(Contd: Yentha Travel: Corridor Of Uncertainty – Part I)
Pradeep and Suresh, our driver and cook decided to sleep early that night. They were sound asleep. A man falling on the river at the front part of the boat could in no way disturb that kind of a slumber.
But then something happened.
Of all the six children sleeping in the two rooms, Reji’s daughter fell and cut her lips badly. Blood. “We need to get ice cubes,” the mothers decided.
They had to rap on the kitchen door for almost 10 minutes before the staff woke up. Glumly, the staff served the ice, and went back to their bed. Suresh closed his eyes to catch up with a spoiled sleep. Suddenly they heard a faint thud at a distance. “It was the sound of a man falling on water,” Suresh recalled.
Shouts. Screams. I heard heavy footsteps, running towards my direction. Again, shouts.
Screams. I rolled uneasily on the dewan, trying to nip the nightmare in the bud. Suddenly I flung my eyes wide open. I saw the kitchen doors at the back of the boat open.
I saw Suresh and Pradeep running in through the corridor with ropes, torch, and cudgels.
One had a knife too. I got up shakily to my feet. I stood there with a gaped mouth as they ran past me towards the rim of the boat.
Then I saw Nisha, Reji’s wife, slumped down in a corner with tousled hair and blank face mumbling, “Reji vellathil poyi. Manu, Reji kayalil poyi. Manu… Reji kayalil poyi.”
“Reji kayalil poyi.” I stood there frozen at a loss for words. “Reji kayalil poyi,” My mind groped around each word she said to get a grip on its meaning. There wasn’t a hint of emotion in her eyes. I felt a terrible sinking feeling in the pit of my stomach.
“There…” I heard Pradeep shouting. The water level was quite down from here and it was difficult to find one in this darkness. “There…I can see his hands. Throw down the rope. Hold on Reji…”
I ran towards the edge picking up an indistinct voice from beneath. I saw the outline of a hand struggling deep below in the torch light.
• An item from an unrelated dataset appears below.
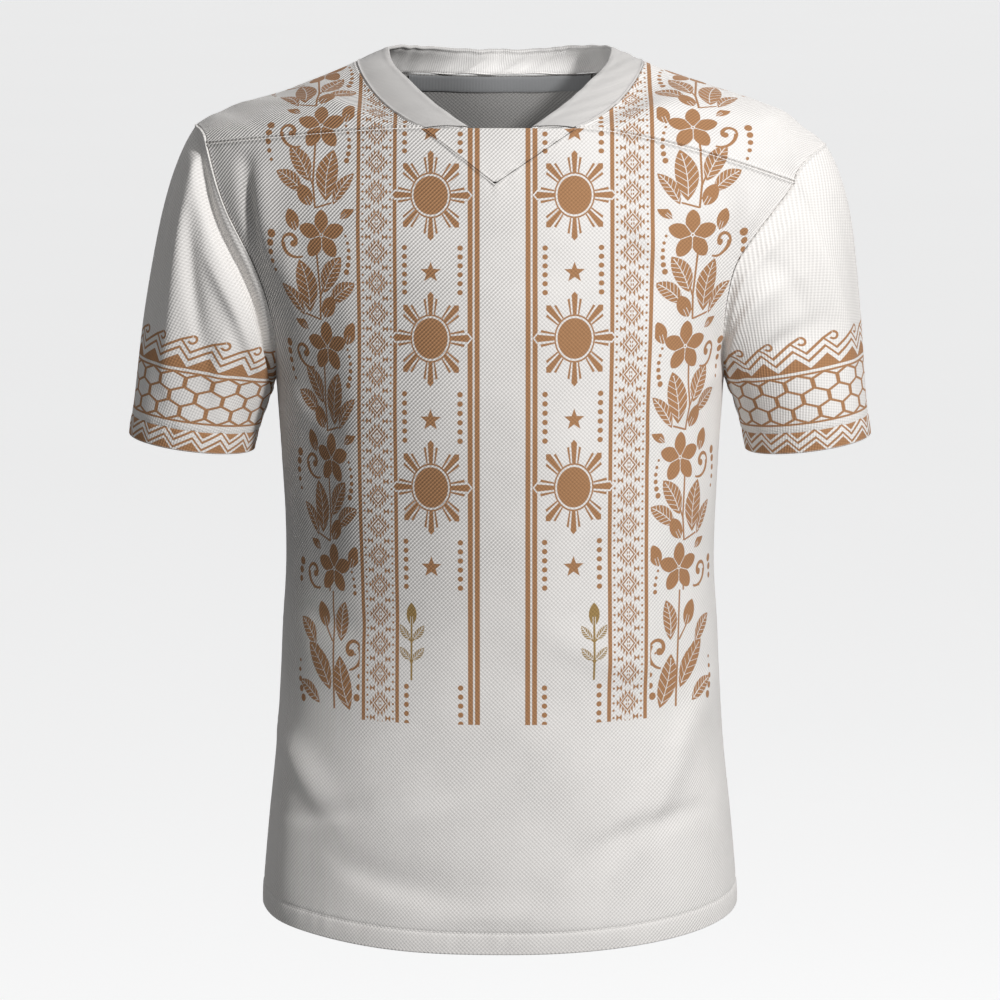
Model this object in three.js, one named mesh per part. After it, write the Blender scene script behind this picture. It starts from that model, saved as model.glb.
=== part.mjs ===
import * as THREE from 'three';

// A short-sleeved rugby shirt, filled out as if worn, with nobody in it. Sizes in millimetres.
// The origin is the middle of the neck, level with the points where the shoulders meet the neck.
// +X is the wearer's left, -Y is the front, +Z is up.

// Driving dimensions
const wall = 1.6;
const hemWall = 2.6;
const hemDepth = 17;
const bandWall = 2.4;
const tapeWall = 1;
const tapeWidth = 12;
const seamGap = 0.3;
const roundness = 2.35;
const armpitLevel = -257;
const hem = { front: -702, back: -704, side: -691 };
const neckCorner = { front: 60, back: 78 };
const neckSeamLevel = -53;
const backSeamLevel = -19;
const insertTip = { x: -4, z: -95 };
const insertTipShare = 0.05;
const insertClearance = { side: 1.2, tip: 0.8, top: 0.3 };
const archPull = { seam: 0.75, ridge: 1.05 };
const bandSwell = 1.8;
const tapeClearance = { side: 4, top: 0.9 };
const backYoke = { fall: 75, power: 0.8 };
const frontYokePower = 1.5;
const neckBlend = 0.35;

// What differs between the wearer's right and left, as the shirt hangs
const sides = {
  right: { sign: -1, frontYokeEnd: -68, tip: 241, ridgeDrop: 2.5, underOut: 10 },
  left: { sign: 1, frontYokeEnd: -98, tip: 258, ridgeDrop: 0, underOut: 24 },
};

// Level sections of the body: half width, and depth of the front and of the back at the middle
const bodySections = [
  { z: -720, half: 197, front: 132, back: 121 },
  { z: -680, half: 194.5, front: 130, back: 119 },
  { z: -620, half: 189, front: 127, back: 113 },
  { z: -560, half: 182.5, front: 125, back: 106 },
  { z: -500, half: 178.5, front: 124, back: 99 },
  { z: -460, half: 176.5, front: 124.5, back: 96.5 },
  { z: -415, half: 173.5, front: 126, back: 97 },
  { z: -370, half: 173.5, front: 128, back: 101 },
  { z: -320, half: 176, front: 129.5, back: 108 },
  { z: -280, half: 178.5, front: 129.5, back: 113 },
  { z: -257, half: 180, front: 129, back: 115 },
  { z: -235, half: 183.5, front: 127.5, back: 116.5 },
  { z: -210, half: 191.5, front: 125, back: 117.5 },
  { z: -185, half: 202.5, front: 121.5, back: 117 },
  { z: -160, half: 216, front: 117, back: 115 },
  { z: -130, half: 236, front: 109.5, back: 111 },
  { z: -100, half: 250, front: 99.5, back: 104 },
  { z: -70, half: 255, front: 88, back: 93 },
  { z: -45, half: 256, front: 78, back: 80 },
  { z: -15, half: 256, front: 64, back: 65 },
];

// Where the armhole seam lies on the body at each height, out from the middle
const armholeSeam = [
  { z: -257, right: 180, left: 180, back: 180 },
  { z: -235, right: 178.5, left: 177.5, back: 179 },
  { z: -210, right: 180, left: 177, back: 180 },
  { z: -185, right: 185, left: 179, back: 184 },
  { z: -160, right: 194, left: 185, back: 192 },
  { z: -140, right: 204, left: 198, back: 202 },
  { z: -120, right: 214, left: 214, back: 212 },
  { z: -98, right: 222, left: 231, back: 222 },
  { z: -68, right: 230, left: 243, back: 233 },
];

// The ridge of the shoulder, from the neckband out to the armhole
const shoulderRidge = [
  { x: 114, z: -9 },
  { x: 140, z: -15.5 },
  { x: 170, z: -26 },
  { x: 200, z: -35 },
  { x: 225, z: -45.5 },
  { x: 241, z: -56 },
  { x: 258, z: -71 },
];

// Half of the neckline: the seam of the neckband, and its free inner edge, front to back.
// Rows with a face lie on the body, so their depth is worked out.
const neckline = [
  { seamX: 60, face: 'front', seamZ: -53, edgeX: 25, edgeY: -82, edgeZ: -52 },
  { seamX: 76, seamY: -66, seamZ: -46.5, edgeX: 41, edgeY: -71, edgeZ: -42 },
  { seamX: 93, seamY: -45, seamZ: -35.5, edgeX: 57, edgeY: -54, edgeZ: -31 },
  { seamX: 106, seamY: -23, seamZ: -22, edgeX: 72, edgeY: -34, edgeZ: -18.5 },
  { seamX: 114, seamY: 0, seamZ: -9, edgeX: 84, edgeY: -14, edgeZ: -8 },
  { seamX: 113, seamY: 24, seamZ: -7.5, edgeX: 89, edgeY: 5, edgeZ: 2 },
  { seamX: 102, seamY: 47, seamZ: -12, edgeX: 85, edgeY: 25, edgeZ: 4.5 },
  { seamX: 78, face: 'back', seamZ: -19, edgeX: 66, edgeY: 45, edgeZ: 4 },
  { seamX: 40, face: 'back', seamZ: -21, edgeX: 36, edgeY: 57, edgeZ: 0.5 },
  { seamX: 0, face: 'back', seamZ: -21.5, edgeX: 0, edgeY: 61, edgeZ: -0.5 },
];
const neckCornerRow = 7;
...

Reji had come up for one last time and saw his wife up, up there. “Hold on to that tyre, Reji,” Suresh screamed aloud and dived headfirst into the dark water. Minutes went by as if they were suddenly years. In the darkness below, we could hardly see anything. Then we saw Suresh ladling out my friend from the water to the land, with the help of tyres and ropes. Once out of the backwaters, Reji retched on the shore throwing out all the water he had drunk.
The night was spread across the surface of the water. The water level was quite down from here and it was difficult to find one in this darkness.
We carried him into the boat. Pradeep flicked the engine on, and the boat purred its way to the Medical College in Alleppey.
The cold air, the deep water, which augmented the burn of bulbs from far away houses across the river, and the dark greenery, washed in pale moonlight that pressed on to the water from either side, were still there. But we were far away, all huddled together on the floor of the boat, shaking with emotions as our eyes glued on to the rise and fall of my friend’s chest as he lay on his wife’s lap.
I saw a tear sliding down his cheek.
There were questions unanswered. How did you understand it was Reji who fell? I asked Nisha later. “I was dreaming that my husband fell from the boat. Then I heard the sound,” she said.
What happened? We asked Reji next evening. He couldn’t remember.
“It is a wonder that he escaped,” said Pradeep, the driver. Usually the undercurrent is strong; the first time you bob up, you would have swept far away from the boat; or you would have surfaced at the bottom of the boat.
Suresh served around black coffee to ensoul us again. He put his hands on Reji’s shoulders and said, “Cool down. It is all over.” I looked at his face; he was still not smiling.
We never told eight-year-old Diya how she lifted her father from a certain death by her fall.